■ Data section ■
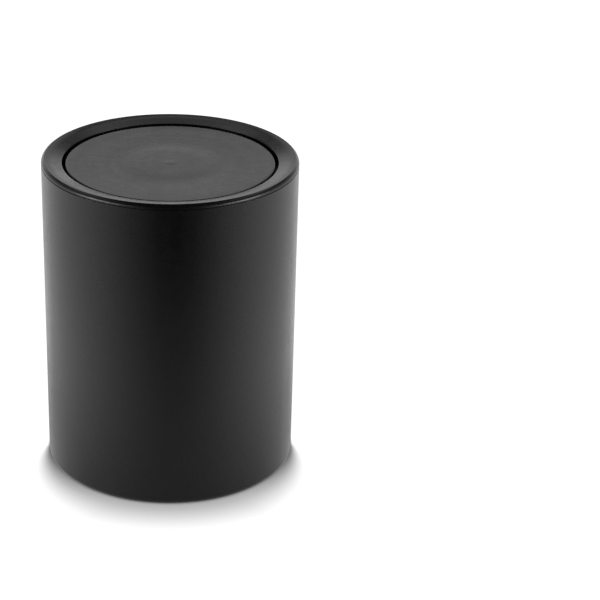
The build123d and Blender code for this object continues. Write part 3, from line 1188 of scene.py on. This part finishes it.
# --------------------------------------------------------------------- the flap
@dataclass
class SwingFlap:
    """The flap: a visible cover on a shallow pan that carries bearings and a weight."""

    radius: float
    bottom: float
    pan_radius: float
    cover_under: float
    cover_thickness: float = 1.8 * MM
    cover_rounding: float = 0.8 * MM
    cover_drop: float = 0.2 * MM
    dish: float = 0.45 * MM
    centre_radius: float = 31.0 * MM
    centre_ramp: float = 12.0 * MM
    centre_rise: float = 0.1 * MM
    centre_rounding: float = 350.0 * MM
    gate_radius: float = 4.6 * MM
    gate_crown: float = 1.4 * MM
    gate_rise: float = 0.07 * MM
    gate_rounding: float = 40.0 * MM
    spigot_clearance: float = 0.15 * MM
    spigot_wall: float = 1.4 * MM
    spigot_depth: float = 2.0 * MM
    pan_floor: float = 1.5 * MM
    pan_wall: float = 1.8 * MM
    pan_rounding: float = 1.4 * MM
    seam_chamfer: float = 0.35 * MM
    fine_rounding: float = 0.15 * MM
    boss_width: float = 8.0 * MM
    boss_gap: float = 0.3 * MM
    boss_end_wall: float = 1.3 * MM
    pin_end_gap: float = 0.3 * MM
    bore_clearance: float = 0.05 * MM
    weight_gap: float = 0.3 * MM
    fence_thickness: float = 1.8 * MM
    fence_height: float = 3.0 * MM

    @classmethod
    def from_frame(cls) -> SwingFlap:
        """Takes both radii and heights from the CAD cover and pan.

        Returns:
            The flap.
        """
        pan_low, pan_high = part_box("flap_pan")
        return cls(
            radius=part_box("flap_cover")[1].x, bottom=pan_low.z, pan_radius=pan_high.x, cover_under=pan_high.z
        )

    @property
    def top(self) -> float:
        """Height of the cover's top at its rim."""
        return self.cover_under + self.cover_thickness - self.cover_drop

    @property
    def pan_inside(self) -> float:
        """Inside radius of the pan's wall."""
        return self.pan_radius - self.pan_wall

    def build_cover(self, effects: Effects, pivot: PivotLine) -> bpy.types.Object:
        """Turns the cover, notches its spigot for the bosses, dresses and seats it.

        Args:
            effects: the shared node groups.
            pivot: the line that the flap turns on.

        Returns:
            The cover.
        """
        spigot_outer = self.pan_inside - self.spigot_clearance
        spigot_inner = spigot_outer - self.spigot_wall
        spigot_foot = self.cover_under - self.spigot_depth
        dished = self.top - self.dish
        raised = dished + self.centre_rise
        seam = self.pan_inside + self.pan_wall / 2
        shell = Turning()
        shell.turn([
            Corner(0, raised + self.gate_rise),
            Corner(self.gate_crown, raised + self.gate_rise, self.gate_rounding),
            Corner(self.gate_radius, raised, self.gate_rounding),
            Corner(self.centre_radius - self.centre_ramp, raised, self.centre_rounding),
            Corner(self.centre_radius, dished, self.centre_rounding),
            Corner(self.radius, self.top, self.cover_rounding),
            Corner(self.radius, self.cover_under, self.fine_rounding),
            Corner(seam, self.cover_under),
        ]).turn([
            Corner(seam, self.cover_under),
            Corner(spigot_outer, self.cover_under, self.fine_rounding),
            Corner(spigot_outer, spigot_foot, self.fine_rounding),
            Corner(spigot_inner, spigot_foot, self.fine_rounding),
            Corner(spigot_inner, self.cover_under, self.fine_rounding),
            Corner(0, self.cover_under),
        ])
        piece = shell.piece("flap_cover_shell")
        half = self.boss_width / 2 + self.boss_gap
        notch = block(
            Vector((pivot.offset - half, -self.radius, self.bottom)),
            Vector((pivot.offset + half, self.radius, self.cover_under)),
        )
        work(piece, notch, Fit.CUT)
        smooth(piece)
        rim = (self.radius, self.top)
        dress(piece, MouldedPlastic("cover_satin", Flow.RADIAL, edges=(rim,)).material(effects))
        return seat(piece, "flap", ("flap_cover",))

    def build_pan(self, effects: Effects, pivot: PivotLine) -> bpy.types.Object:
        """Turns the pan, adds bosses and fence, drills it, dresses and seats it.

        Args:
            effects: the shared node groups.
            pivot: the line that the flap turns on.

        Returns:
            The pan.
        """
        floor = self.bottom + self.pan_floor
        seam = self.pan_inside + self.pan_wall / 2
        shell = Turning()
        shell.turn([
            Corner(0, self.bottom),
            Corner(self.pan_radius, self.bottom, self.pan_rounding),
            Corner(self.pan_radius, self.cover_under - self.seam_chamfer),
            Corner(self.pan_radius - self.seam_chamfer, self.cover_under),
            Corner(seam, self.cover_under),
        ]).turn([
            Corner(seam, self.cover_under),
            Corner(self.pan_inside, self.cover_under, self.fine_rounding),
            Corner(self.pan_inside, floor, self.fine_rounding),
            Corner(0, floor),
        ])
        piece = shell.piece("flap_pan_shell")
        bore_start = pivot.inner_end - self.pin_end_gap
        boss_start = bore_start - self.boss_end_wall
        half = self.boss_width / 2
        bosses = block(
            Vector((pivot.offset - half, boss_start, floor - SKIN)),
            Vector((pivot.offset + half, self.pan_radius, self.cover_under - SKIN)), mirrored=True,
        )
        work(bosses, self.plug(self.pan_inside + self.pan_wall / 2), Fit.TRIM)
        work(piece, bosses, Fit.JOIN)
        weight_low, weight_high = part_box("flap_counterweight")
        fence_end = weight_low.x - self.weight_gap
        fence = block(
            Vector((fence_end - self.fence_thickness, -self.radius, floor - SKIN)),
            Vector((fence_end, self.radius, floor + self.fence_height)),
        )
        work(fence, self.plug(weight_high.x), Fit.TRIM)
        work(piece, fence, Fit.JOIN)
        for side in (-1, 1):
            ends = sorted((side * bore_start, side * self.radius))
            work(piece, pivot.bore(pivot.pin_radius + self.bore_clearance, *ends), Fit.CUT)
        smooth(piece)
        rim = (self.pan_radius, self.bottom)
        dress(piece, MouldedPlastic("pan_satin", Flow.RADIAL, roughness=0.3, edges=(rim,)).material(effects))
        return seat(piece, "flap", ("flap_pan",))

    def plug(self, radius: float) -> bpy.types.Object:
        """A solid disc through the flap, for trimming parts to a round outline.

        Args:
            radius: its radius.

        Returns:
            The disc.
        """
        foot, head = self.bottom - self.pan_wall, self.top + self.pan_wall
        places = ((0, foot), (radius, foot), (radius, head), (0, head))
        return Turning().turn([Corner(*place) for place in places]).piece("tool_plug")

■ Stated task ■
Please write out exactly the lines from the start of the data through the line that contains "cover and pan.", both ends included, and nothing else.

■ Answer to the problem ■
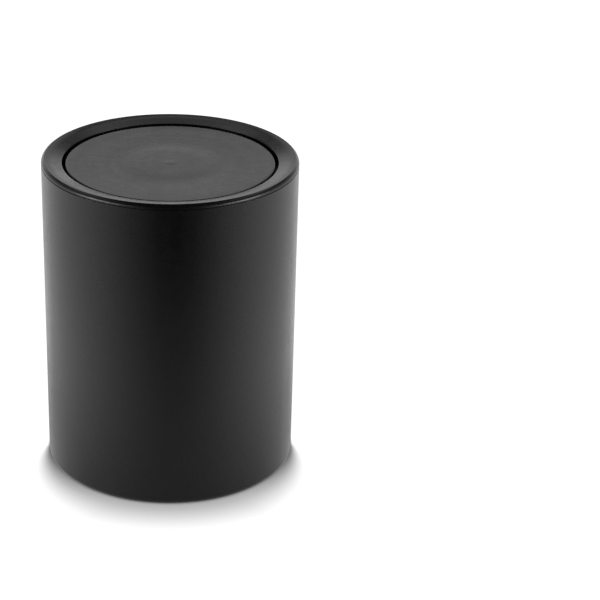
The build123d and Blender code for this object continues. Write part 3, from line 1188 of scene.py on. This part finishes it.
# --------------------------------------------------------------------- the flap
@dataclass
class SwingFlap:
    """The flap: a visible cover on a shallow pan that carries bearings and a weight."""

    radius: float
    bottom: float
    pan_radius: float
    cover_under: float
    cover_thickness: float = 1.8 * MM
    cover_rounding: float = 0.8 * MM
    cover_drop: float = 0.2 * MM
    dish: float = 0.45 * MM
    centre_radius: float = 31.0 * MM
    centre_ramp: float = 12.0 * MM
    centre_rise: float = 0.1 * MM
    centre_rounding: float = 350.0 * MM
    gate_radius: float = 4.6 * MM
    gate_crown: float = 1.4 * MM
    gate_rise: float = 0.07 * MM
    gate_rounding: float = 40.0 * MM
    spigot_clearance: float = 0.15 * MM
    spigot_wall: float = 1.4 * MM
    spigot_depth: float = 2.0 * MM
    pan_floor: float = 1.5 * MM
    pan_wall: float = 1.8 * MM
    pan_rounding: float = 1.4 * MM
    seam_chamfer: float = 0.35 * MM
    fine_rounding: float = 0.15 * MM
    boss_width: float = 8.0 * MM
    boss_gap: float = 0.3 * MM
    boss_end_wall: float = 1.3 * MM
    pin_end_gap: float = 0.3 * MM
    bore_clearance: float = 0.05 * MM
    weight_gap: float = 0.3 * MM
    fence_thickness: float = 1.8 * MM
    fence_height: float = 3.0 * MM

    @classmethod
    def from_frame(cls) -> SwingFlap:
        """Takes both radii and heights from the CAD cover and pan.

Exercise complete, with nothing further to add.